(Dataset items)
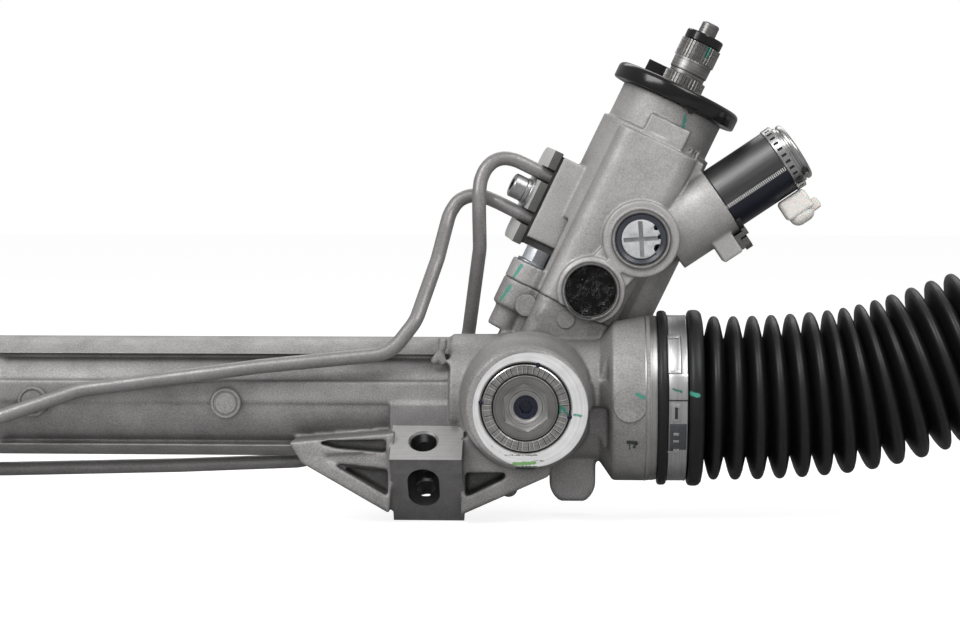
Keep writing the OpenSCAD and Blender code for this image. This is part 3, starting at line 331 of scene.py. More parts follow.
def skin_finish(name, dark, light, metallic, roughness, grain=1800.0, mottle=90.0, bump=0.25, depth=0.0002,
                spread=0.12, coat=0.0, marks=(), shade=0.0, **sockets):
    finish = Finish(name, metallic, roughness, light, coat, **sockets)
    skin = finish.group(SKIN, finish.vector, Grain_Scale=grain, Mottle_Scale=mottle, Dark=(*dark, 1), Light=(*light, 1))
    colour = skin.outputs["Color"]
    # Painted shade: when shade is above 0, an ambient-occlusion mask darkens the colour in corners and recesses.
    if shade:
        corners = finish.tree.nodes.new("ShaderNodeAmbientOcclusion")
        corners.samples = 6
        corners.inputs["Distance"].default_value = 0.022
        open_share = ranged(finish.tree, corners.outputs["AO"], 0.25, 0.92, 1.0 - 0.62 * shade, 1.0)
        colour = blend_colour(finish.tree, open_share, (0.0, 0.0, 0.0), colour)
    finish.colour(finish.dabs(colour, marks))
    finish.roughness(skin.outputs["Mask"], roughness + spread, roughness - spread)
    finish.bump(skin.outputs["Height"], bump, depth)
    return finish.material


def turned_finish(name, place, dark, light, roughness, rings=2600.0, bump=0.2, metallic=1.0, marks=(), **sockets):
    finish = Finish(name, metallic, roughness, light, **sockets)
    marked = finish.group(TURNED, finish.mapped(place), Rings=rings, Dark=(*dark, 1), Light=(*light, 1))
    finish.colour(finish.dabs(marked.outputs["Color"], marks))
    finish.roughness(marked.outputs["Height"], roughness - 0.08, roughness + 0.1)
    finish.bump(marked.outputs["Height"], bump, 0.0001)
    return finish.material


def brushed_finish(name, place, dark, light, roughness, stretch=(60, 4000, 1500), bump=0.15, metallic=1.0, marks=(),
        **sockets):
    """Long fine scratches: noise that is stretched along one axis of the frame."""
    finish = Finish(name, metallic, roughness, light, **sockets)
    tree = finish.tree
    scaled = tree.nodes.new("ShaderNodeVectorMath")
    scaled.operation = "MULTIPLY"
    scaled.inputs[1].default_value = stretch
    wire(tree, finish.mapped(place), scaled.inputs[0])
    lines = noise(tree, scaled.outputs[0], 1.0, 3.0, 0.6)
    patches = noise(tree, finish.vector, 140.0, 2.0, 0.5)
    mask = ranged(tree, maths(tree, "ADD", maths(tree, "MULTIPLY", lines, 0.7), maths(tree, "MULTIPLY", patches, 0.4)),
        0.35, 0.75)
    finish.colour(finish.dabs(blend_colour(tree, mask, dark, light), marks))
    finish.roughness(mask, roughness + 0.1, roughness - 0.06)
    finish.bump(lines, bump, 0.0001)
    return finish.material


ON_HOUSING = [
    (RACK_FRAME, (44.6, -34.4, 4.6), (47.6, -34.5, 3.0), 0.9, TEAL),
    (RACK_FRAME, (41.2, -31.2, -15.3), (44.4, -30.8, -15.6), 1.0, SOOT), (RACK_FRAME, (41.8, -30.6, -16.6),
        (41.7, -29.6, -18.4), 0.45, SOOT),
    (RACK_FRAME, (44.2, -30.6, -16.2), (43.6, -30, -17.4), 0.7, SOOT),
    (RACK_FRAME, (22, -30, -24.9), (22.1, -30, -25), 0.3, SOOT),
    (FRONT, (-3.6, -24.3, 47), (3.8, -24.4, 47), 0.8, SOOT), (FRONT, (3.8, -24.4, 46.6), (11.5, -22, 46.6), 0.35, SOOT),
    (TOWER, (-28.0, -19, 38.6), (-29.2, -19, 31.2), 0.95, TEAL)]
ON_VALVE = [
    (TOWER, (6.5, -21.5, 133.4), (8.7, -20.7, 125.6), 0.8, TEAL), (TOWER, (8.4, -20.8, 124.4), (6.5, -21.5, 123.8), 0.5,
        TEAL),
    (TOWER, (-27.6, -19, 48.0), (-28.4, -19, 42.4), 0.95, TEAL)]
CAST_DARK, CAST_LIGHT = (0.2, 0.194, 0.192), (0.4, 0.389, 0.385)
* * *
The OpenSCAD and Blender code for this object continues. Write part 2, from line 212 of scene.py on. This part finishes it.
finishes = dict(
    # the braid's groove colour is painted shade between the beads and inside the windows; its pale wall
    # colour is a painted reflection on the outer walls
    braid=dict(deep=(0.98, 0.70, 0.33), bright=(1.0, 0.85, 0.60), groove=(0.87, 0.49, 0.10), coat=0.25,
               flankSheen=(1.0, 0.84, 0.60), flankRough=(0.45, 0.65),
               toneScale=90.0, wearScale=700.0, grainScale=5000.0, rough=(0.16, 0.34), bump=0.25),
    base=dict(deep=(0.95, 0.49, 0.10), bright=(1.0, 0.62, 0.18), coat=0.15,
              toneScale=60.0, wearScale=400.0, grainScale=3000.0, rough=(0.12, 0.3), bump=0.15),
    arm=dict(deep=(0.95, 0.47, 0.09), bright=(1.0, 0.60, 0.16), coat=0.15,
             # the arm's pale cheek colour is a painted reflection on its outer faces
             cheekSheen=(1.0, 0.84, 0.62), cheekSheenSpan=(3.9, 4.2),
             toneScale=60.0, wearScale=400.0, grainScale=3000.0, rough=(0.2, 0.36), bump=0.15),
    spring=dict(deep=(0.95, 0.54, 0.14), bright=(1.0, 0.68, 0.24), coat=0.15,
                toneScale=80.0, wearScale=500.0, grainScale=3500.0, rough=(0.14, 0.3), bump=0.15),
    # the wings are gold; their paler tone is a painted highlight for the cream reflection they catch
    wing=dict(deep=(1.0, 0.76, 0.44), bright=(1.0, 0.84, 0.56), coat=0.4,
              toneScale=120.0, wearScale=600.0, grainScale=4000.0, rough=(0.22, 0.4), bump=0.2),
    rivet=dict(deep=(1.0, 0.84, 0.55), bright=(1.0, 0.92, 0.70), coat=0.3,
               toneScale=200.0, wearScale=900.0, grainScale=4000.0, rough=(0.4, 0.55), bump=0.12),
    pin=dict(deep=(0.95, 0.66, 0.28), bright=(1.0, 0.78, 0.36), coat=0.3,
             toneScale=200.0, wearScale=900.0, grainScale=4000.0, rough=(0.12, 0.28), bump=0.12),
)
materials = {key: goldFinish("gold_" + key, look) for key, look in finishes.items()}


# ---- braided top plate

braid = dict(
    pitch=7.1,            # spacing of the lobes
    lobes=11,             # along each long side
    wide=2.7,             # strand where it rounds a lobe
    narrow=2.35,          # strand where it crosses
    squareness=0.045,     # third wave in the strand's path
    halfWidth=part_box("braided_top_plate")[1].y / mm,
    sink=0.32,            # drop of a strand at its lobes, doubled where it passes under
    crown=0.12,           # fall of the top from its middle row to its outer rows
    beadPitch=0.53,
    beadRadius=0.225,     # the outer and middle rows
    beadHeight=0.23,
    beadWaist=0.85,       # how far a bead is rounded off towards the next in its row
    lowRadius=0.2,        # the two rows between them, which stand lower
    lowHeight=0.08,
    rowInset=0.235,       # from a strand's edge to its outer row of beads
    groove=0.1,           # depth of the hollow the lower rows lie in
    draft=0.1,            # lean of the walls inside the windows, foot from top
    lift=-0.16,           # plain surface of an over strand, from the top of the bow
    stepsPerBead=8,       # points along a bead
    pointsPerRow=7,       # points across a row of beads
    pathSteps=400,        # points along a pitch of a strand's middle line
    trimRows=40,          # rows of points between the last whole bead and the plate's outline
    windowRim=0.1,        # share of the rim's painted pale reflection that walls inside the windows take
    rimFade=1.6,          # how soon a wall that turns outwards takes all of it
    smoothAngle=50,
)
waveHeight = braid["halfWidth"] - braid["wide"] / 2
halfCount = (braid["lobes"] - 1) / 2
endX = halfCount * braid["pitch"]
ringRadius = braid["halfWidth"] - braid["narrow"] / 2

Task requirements
Reproduce exactly the lines from the line with "The OpenSCAD and Blender code for this object" to the line with "# ---- braided top plate", both end lines included.

Written response
The OpenSCAD and Blender code for this object continues. Write part 2, from line 212 of scene.py on. This part finishes it.
finishes = dict(
    # the braid's groove colour is painted shade between the beads and inside the windows; its pale wall
    # colour is a painted reflection on the outer walls
    braid=dict(deep=(0.98, 0.70, 0.33), bright=(1.0, 0.85, 0.60), groove=(0.87, 0.49, 0.10), coat=0.25,
               flankSheen=(1.0, 0.84, 0.60), flankRough=(0.45, 0.65),
               toneScale=90.0, wearScale=700.0, grainScale=5000.0, rough=(0.16, 0.34), bump=0.25),
    base=dict(deep=(0.95, 0.49, 0.10), bright=(1.0, 0.62, 0.18), coat=0.15,
              toneScale=60.0, wearScale=400.0, grainScale=3000.0, rough=(0.12, 0.3), bump=0.15),
    arm=dict(deep=(0.95, 0.47, 0.09), bright=(1.0, 0.60, 0.16), coat=0.15,
             # the arm's pale cheek colour is a painted reflection on its outer faces
             cheekSheen=(1.0, 0.84, 0.62), cheekSheenSpan=(3.9, 4.2),
             toneScale=60.0, wearScale=400.0, grainScale=3000.0, rough=(0.2, 0.36), bump=0.15),
    spring=dict(deep=(0.95, 0.54, 0.14), bright=(1.0, 0.68, 0.24), coat=0.15,
                toneScale=80.0, wearScale=500.0, grainScale=3500.0, rough=(0.14, 0.3), bump=0.15),
    # the wings are gold; their paler tone is a painted highlight for the cream reflection they catch
    wing=dict(deep=(1.0, 0.76, 0.44), bright=(1.0, 0.84, 0.56), coat=0.4,
              toneScale=120.0, wearScale=600.0, grainScale=4000.0, rough=(0.22, 0.4), bump=0.2),
    rivet=dict(deep=(1.0, 0.84, 0.55), bright=(1.0, 0.92, 0.70), coat=0.3,
               toneScale=200.0, wearScale=900.0, grainScale=4000.0, rough=(0.4, 0.55), bump=0.12),
    pin=dict(deep=(0.95, 0.66, 0.28), bright=(1.0, 0.78, 0.36), coat=0.3,
             toneScale=200.0, wearScale=900.0, grainScale=4000.0, rough=(0.12, 0.28), bump=0.12),
)
materials = {key: goldFinish("gold_" + key, look) for key, look in finishes.items()}


# ---- braided top plate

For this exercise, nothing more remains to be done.